**REQUEST:** Only one stretch of the data below should be repeated: the lines from the line containing "wedge.data.shade_smooth()" through the line containing "its cut faces.", inclusive, exactly as they are.

** Begin SOURCE RECORDS **

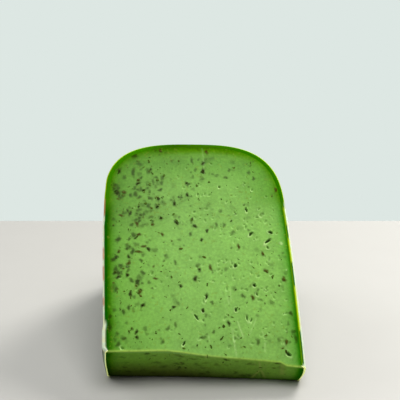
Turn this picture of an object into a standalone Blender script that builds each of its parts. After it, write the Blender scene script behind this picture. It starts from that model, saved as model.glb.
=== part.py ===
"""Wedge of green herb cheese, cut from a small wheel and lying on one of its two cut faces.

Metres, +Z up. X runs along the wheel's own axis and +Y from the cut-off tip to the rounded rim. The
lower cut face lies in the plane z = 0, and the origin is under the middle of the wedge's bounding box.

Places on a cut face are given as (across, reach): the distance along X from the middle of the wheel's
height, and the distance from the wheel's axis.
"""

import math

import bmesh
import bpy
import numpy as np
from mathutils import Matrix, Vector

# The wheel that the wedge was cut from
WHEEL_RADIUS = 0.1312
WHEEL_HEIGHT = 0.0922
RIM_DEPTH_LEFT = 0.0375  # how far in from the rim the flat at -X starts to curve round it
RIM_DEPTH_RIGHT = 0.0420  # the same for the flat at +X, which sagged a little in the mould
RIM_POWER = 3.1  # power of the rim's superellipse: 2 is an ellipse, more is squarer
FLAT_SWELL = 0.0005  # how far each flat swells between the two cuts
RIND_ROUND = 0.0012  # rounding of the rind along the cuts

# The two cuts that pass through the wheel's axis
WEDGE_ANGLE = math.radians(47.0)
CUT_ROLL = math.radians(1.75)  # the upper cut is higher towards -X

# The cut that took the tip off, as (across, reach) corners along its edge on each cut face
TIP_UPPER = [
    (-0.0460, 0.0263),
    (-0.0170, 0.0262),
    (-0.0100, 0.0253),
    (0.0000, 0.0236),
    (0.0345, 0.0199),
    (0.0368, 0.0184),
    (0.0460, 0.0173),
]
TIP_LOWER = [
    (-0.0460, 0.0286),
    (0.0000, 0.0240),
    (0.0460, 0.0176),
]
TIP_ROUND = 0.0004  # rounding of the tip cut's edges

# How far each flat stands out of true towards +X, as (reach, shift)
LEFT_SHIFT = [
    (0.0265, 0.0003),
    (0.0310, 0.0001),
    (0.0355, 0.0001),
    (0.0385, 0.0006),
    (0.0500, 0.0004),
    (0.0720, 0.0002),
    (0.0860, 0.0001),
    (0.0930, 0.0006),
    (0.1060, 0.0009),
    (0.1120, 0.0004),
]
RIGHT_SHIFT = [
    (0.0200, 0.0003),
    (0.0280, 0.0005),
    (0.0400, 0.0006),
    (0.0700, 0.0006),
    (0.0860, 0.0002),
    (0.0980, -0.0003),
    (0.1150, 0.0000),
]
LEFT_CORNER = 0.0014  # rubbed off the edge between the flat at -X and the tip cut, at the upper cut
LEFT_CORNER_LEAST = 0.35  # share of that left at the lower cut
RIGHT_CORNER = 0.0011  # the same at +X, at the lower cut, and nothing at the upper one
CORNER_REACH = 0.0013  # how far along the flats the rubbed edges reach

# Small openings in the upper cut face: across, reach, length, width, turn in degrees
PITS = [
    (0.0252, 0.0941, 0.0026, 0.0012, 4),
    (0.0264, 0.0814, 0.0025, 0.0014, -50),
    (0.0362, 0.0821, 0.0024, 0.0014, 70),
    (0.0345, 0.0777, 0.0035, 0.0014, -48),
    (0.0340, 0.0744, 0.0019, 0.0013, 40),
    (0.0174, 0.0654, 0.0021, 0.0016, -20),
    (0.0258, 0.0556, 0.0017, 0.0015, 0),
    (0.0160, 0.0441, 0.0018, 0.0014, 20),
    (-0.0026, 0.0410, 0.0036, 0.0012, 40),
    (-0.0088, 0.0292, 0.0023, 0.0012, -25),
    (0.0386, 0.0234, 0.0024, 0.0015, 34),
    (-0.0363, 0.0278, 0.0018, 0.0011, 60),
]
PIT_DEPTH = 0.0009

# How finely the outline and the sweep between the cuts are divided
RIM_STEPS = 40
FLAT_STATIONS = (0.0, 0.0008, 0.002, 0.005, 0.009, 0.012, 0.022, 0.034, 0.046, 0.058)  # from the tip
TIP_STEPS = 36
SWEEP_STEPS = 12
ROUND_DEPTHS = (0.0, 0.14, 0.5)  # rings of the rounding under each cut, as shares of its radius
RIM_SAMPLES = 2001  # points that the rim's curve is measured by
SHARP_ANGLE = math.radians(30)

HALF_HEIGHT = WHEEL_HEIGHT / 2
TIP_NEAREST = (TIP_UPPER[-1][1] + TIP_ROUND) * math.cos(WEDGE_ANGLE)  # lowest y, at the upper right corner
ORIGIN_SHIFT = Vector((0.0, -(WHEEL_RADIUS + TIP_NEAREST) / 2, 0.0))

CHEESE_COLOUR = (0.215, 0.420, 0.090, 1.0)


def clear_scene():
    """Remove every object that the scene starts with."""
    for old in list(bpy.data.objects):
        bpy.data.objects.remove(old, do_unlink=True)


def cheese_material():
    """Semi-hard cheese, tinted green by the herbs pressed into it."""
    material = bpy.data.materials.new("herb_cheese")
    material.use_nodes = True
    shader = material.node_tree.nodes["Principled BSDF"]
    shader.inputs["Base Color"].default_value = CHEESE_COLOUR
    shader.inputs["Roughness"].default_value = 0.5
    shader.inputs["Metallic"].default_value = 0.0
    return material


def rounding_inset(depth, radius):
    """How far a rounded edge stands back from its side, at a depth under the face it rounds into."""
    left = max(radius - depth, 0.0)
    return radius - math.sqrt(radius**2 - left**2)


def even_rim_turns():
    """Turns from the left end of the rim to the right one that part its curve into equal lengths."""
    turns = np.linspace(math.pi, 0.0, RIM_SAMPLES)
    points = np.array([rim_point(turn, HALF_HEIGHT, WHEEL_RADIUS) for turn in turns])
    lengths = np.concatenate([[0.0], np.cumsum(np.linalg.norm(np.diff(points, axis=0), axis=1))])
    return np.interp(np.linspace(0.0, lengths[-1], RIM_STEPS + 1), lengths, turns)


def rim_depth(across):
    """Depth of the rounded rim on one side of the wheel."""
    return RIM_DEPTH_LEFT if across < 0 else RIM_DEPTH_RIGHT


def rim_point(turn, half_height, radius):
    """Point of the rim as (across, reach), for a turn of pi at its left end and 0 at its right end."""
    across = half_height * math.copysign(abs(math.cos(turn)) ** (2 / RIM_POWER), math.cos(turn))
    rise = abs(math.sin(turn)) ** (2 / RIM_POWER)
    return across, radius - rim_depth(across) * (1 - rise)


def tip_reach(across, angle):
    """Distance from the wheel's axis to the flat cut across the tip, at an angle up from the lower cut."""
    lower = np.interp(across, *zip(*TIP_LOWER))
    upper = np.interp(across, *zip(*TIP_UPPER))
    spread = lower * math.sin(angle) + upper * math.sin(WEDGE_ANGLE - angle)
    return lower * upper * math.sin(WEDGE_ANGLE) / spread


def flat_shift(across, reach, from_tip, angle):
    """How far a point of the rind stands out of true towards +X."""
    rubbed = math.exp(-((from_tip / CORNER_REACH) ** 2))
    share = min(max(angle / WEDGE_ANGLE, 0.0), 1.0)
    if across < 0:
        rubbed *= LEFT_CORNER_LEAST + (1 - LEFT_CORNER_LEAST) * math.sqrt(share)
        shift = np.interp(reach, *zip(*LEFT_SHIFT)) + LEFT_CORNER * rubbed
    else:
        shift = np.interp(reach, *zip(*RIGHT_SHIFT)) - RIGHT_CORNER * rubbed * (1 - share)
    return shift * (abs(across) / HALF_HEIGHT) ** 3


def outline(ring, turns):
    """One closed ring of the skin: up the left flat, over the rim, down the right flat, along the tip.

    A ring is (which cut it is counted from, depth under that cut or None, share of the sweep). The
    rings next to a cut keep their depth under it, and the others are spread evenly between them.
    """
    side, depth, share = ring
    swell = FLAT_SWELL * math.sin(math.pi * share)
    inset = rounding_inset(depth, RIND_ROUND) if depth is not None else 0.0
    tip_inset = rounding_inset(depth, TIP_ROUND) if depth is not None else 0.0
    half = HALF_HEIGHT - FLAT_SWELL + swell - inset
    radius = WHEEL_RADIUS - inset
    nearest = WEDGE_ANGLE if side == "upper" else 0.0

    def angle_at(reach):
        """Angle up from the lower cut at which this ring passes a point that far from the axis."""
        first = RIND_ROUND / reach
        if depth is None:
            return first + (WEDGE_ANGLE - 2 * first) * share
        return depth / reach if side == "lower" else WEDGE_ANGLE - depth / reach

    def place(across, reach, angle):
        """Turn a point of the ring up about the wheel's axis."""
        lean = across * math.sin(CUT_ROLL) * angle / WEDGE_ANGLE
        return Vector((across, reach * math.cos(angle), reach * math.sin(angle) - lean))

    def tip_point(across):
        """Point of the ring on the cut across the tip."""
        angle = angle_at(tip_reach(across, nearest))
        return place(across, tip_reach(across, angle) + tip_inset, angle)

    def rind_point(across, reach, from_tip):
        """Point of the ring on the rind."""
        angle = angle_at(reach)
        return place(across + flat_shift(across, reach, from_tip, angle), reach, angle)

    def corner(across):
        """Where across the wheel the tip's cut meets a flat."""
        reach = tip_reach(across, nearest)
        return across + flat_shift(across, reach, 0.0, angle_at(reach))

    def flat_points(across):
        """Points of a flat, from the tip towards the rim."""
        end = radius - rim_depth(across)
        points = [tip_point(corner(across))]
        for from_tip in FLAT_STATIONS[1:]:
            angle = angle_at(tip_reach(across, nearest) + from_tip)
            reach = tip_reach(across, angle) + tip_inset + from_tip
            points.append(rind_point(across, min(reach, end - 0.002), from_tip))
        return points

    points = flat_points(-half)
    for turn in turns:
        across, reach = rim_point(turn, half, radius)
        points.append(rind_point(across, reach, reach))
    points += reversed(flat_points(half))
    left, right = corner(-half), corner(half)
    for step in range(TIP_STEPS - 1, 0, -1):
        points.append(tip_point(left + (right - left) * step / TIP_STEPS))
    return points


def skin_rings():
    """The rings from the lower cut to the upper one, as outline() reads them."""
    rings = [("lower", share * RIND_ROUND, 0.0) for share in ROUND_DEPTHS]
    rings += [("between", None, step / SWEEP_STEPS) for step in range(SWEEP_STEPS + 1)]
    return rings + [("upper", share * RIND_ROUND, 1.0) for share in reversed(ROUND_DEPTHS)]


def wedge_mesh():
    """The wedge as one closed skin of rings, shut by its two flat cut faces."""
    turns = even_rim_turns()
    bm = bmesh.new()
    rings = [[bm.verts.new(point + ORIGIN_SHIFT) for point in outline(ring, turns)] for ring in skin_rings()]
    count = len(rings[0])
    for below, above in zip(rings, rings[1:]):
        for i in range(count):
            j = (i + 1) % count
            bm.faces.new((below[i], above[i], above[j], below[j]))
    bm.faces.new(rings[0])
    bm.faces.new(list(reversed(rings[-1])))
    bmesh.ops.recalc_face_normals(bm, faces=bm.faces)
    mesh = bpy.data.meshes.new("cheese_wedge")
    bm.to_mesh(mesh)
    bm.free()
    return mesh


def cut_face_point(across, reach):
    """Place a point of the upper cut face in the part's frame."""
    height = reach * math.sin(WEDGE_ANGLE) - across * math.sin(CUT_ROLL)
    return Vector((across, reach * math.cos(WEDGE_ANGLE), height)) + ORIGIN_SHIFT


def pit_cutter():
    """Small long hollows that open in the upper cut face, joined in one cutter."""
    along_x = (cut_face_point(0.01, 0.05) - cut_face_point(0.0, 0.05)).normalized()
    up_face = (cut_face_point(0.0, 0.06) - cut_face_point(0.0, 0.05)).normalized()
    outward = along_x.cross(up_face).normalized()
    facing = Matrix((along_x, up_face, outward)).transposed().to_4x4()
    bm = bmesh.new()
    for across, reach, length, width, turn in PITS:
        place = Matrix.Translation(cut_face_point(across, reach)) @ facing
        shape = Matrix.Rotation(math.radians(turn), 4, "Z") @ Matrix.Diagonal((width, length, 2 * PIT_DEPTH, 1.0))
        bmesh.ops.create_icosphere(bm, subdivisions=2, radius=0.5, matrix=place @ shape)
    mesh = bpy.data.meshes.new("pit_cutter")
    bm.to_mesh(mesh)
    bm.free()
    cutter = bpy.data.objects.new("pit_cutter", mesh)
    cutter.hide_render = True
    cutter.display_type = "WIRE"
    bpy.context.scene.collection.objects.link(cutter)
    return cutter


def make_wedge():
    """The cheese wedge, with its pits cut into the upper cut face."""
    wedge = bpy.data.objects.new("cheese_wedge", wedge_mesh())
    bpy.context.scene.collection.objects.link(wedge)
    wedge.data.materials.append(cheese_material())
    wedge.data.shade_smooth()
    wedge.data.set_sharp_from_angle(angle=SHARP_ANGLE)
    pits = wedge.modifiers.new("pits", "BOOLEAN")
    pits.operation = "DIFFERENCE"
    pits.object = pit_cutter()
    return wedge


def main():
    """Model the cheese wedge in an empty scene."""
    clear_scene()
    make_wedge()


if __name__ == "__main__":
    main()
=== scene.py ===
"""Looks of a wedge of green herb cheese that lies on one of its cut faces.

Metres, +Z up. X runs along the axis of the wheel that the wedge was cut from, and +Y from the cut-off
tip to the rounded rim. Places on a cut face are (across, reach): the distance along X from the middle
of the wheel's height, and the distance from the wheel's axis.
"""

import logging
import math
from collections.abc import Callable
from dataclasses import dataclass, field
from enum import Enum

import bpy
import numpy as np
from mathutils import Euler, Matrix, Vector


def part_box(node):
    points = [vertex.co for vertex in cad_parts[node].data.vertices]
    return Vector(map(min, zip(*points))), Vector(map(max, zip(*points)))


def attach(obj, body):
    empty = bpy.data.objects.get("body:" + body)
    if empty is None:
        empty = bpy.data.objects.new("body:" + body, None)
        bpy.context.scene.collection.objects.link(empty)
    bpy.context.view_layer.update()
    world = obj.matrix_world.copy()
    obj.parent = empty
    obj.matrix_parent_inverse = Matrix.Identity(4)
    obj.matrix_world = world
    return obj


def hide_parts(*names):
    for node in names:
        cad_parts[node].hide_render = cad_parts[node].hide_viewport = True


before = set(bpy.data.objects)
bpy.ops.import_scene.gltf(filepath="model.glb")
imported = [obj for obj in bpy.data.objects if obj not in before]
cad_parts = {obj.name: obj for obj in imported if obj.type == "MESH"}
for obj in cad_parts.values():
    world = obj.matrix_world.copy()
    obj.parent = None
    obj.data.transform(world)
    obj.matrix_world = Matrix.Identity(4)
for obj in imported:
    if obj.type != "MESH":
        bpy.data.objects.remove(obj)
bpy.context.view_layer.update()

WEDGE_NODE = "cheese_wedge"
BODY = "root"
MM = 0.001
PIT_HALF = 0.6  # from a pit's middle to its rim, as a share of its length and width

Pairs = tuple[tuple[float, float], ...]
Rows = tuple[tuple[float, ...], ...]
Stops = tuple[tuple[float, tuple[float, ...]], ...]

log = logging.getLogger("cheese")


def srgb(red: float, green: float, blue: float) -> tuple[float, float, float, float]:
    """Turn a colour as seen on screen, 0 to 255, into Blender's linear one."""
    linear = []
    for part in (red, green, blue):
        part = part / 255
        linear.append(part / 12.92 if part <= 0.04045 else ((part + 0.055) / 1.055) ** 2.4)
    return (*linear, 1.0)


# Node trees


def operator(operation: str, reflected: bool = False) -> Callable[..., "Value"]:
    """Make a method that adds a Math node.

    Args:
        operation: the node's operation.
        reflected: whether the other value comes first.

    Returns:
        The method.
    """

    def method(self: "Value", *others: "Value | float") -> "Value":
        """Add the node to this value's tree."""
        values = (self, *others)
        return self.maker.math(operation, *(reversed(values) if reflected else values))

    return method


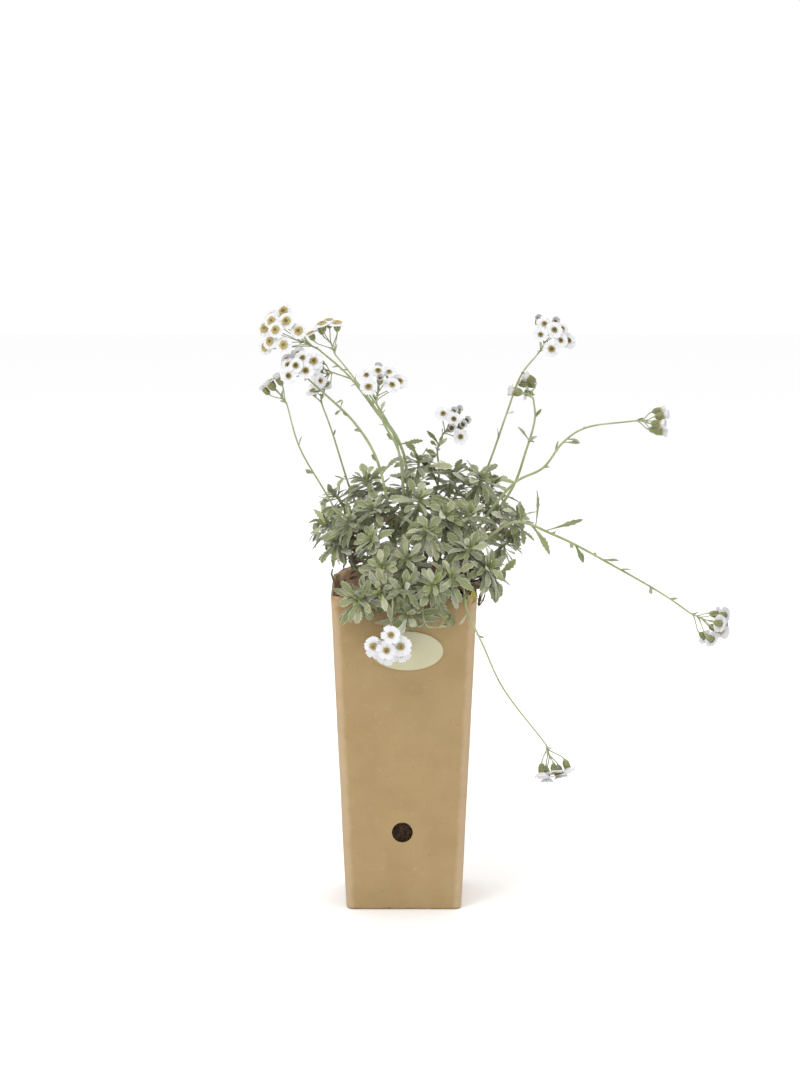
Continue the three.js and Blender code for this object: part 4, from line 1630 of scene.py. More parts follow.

** End SOURCE RECORDS **

**SOLVED PROBLEM:**
    wedge.data.shade_smooth()
    wedge.data.set_sharp_from_angle(angle=SHARP_ANGLE)
    pits = wedge.modifiers.new("pits", "BOOLEAN")
    pits.operation = "DIFFERENCE"
    pits.object = pit_cutter()
    return wedge


def main():
    """Model the cheese wedge in an empty scene."""
    clear_scene()
    make_wedge()


if __name__ == "__main__":
    main()
=== scene.py ===
"""Looks of a wedge of green herb cheese that lies on one of its cut faces.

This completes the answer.